As much as I would love to read and respond to everyone’s great comments, I can’t focus that long yet! But thank you, truly.

First, I’m up and about. I’ve had complications, I’m ok, just in some pain. Questioning why the fuck I came to Mexico alone to cut out my stomach. This was a sort of death wish, I know. So I have to gather my will and get well and get out of here.

As for the letter, it’s so disjointed and vicious it’s not something I would send. It was my brain dump.

I do not actually want to hurt his wife – I want to hurt him and there’s no other way to do it plain and simple.

Do I want to dismantle his marriage? My answer to that is – I want to cause him irrevocable pain for lying to me and I do not believe under any circumstance that it will matter to his marriage when she finds out. It will be a blip in their life and they will go on.

I don’t want to be ugly like this which is why I wrote the letter: better out than in.

I don’t actually plan to send it, but one never knows with me. I do know that now is not the time. Now is the time for me to heal and I’m hoping getting over Bennett is a by-product if my body healing now.

Author: Madeline Harper

My journey through divorce and an emotional and sexual reawakening. Love, laughter, friendships, family and heartbreak included. And there is sex, lots of it, so close your eyes and turn the page if that's not for you! While I started this blog as an endeavor to journal my thoughts and feelings in an attempt to better understand myself, it has become an amazing platform from which I have met some of the most interesting and wonderful people in my life. My path is often crooked, but I hope you will share in the journey with me.

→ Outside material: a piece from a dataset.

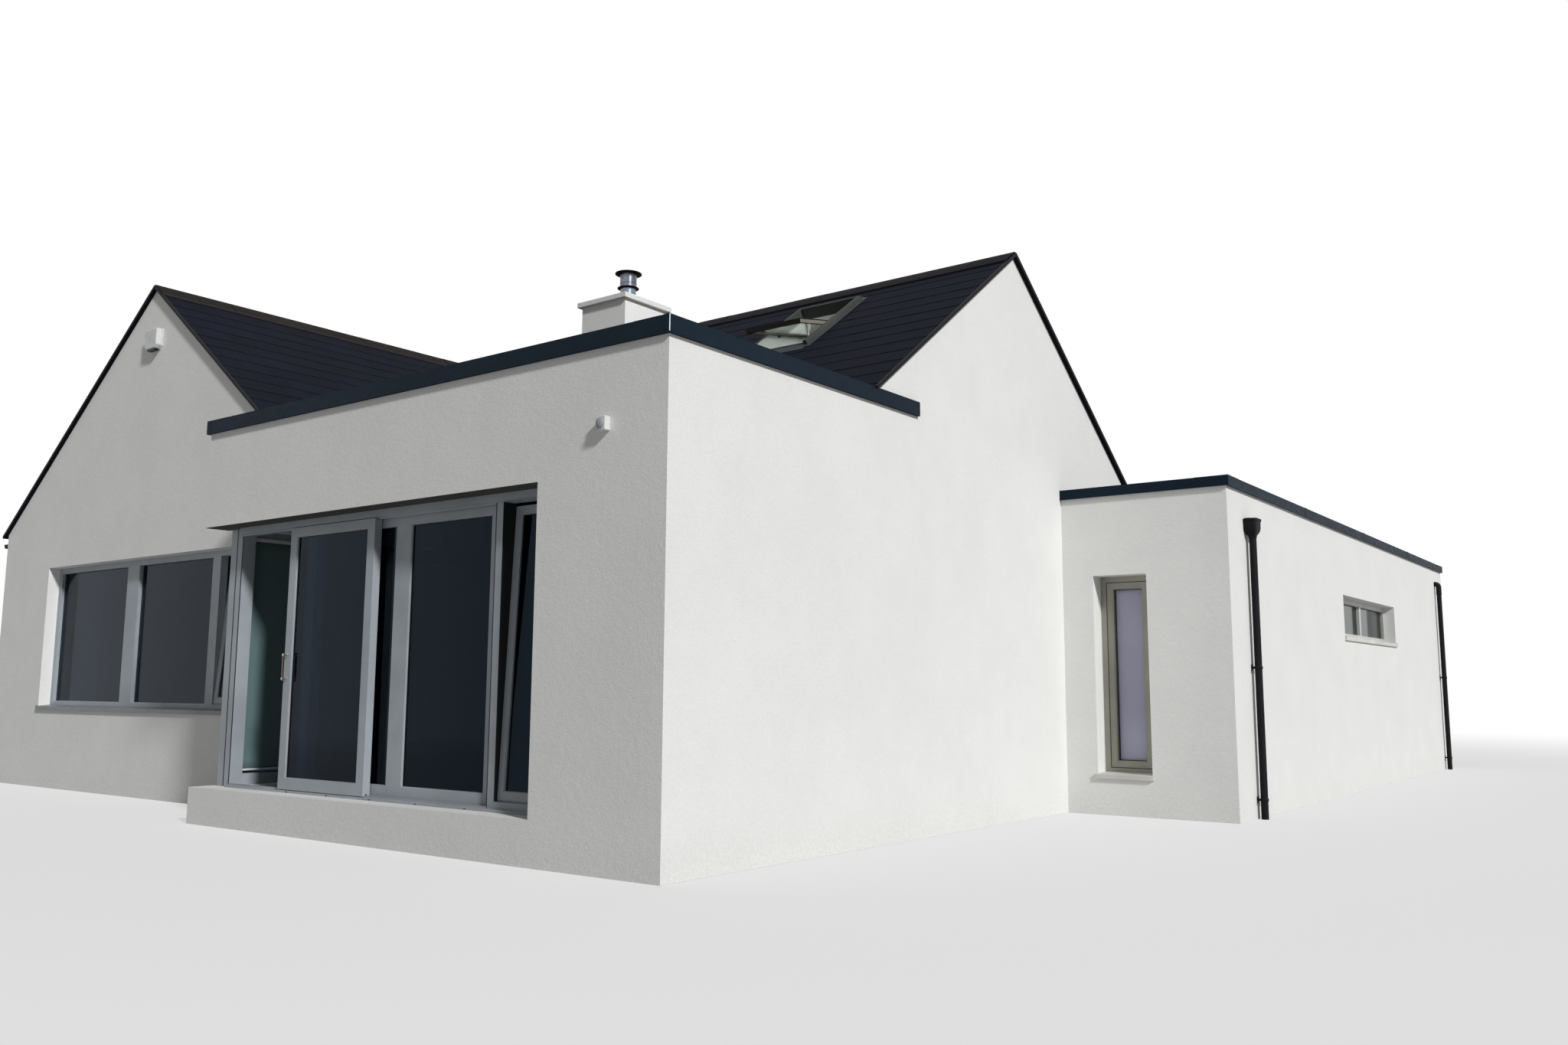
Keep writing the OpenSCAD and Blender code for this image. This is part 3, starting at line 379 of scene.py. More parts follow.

16 thoughts on “Follow Up : Letter to the Wife”

  1. The problem with revenge, is that it is never enough. Always wanting it to be more painful, ends up consuming you.

    Please, just let it go.

    I know it’s hard to do, but it really is the best thing for you in the long run.

    Liked by 1 person

  2. Write her a letter of facts, no feelings, never talk to him again. Offer to send her text and so on, give her like a month. She still has life without a horrible cheat…. likely from what could read, he is always going to be unfaithful , and he would have been to you. I’m not doubting love, some people are not meant to be monogamous.

    Maybe everyone can move on to happier more productive lives.

    Here is the deal, you need to do it now or stop completely and know if you do it there will be negativity and questions, and honestly you didn’t cheat on her, he did and you will get the brunt of it. Are you strong enough for that? If not delete everything and let him go. Consider getting cut open was them taking him out of you and it’s time to start over. He doesn’t deserve your attention.

    Liked by 1 person

    1. I was actually thinking “should I write a fact based letter that says : I’ve been in an affair with your husband for 2 years” and almost let it end there.

      I’ve started that and it always turns into my emotional dump.

      Maybe I should hire a professional letter writer!

      Like

      1. It’s not much different than going to Thailand in that overtime, such a demand has risen for affordable medical procedures that a whole service-care-industry has developed. Medical tourism. The care is just as good. My family lives in San Diego and go to Mexico for all their larger-cost dental work that American dental insurance barely covers.